Please set the lines down again exactly, from the top of the entries through the line that contains "wasm.setup();".

ENTRIES.
* START *
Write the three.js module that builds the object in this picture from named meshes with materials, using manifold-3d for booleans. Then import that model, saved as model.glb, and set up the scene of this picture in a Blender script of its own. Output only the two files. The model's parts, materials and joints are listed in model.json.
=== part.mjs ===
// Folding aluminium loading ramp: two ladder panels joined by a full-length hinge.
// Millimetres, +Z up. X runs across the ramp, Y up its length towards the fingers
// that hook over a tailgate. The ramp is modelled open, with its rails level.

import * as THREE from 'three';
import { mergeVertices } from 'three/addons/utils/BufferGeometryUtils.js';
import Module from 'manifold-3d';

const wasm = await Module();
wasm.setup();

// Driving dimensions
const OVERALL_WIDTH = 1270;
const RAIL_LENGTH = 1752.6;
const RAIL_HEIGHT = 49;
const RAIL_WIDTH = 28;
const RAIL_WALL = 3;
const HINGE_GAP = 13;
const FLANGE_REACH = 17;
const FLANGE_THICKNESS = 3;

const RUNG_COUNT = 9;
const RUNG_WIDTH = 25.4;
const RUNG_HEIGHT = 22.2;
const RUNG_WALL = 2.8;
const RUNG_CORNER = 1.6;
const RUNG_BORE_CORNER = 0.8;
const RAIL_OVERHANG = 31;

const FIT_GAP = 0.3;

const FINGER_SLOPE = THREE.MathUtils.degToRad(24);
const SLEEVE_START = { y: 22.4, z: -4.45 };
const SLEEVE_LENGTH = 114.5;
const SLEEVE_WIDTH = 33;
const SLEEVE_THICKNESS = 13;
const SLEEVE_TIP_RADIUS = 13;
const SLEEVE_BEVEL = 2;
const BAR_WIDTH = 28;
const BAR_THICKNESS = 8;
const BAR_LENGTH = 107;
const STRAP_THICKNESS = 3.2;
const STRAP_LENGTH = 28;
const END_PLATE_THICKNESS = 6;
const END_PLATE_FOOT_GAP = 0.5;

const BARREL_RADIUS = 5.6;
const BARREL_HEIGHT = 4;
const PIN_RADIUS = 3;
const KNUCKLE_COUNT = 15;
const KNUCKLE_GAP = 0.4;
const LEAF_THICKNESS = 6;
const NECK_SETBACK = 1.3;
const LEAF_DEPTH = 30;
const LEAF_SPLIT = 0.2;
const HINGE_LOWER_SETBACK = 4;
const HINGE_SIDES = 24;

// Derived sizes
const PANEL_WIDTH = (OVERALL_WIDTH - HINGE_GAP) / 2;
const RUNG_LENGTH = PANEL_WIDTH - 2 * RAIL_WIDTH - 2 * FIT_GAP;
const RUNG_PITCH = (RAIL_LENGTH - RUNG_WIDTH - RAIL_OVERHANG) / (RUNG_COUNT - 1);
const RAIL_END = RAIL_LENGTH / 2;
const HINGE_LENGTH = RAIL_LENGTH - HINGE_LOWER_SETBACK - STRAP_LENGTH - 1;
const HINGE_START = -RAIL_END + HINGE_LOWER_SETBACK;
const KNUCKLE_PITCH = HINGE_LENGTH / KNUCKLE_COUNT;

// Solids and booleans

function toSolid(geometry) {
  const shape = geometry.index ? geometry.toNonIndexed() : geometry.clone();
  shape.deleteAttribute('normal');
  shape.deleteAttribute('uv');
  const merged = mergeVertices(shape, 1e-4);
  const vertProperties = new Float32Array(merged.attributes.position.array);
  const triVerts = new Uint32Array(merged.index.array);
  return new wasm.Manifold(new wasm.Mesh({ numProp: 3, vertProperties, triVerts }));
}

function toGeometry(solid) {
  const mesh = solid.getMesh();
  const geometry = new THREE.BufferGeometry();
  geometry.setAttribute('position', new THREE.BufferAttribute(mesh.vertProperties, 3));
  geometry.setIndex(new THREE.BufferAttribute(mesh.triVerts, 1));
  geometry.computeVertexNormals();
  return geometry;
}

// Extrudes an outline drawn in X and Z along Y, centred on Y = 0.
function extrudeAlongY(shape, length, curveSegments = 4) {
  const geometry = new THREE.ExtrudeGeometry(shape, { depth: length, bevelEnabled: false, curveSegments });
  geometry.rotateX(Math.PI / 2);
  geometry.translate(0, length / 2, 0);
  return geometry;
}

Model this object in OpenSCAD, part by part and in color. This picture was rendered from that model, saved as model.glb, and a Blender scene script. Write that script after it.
* END *
TASK SOLUTION.
Write the three.js module that builds the object in this picture from named meshes with materials, using manifold-3d for booleans. Then import that model, saved as model.glb, and set up the scene of this picture in a Blender script of its own. Output only the two files. The model's parts, materials and joints are listed in model.json.
=== part.mjs ===
// Folding aluminium loading ramp: two ladder panels joined by a full-length hinge.
// Millimetres, +Z up. X runs across the ramp, Y up its length towards the fingers
// that hook over a tailgate. The ramp is modelled open, with its rails level.

import * as THREE from 'three';
import { mergeVertices } from 'three/addons/utils/BufferGeometryUtils.js';
import Module from 'manifold-3d';

const wasm = await Module();
wasm.setup();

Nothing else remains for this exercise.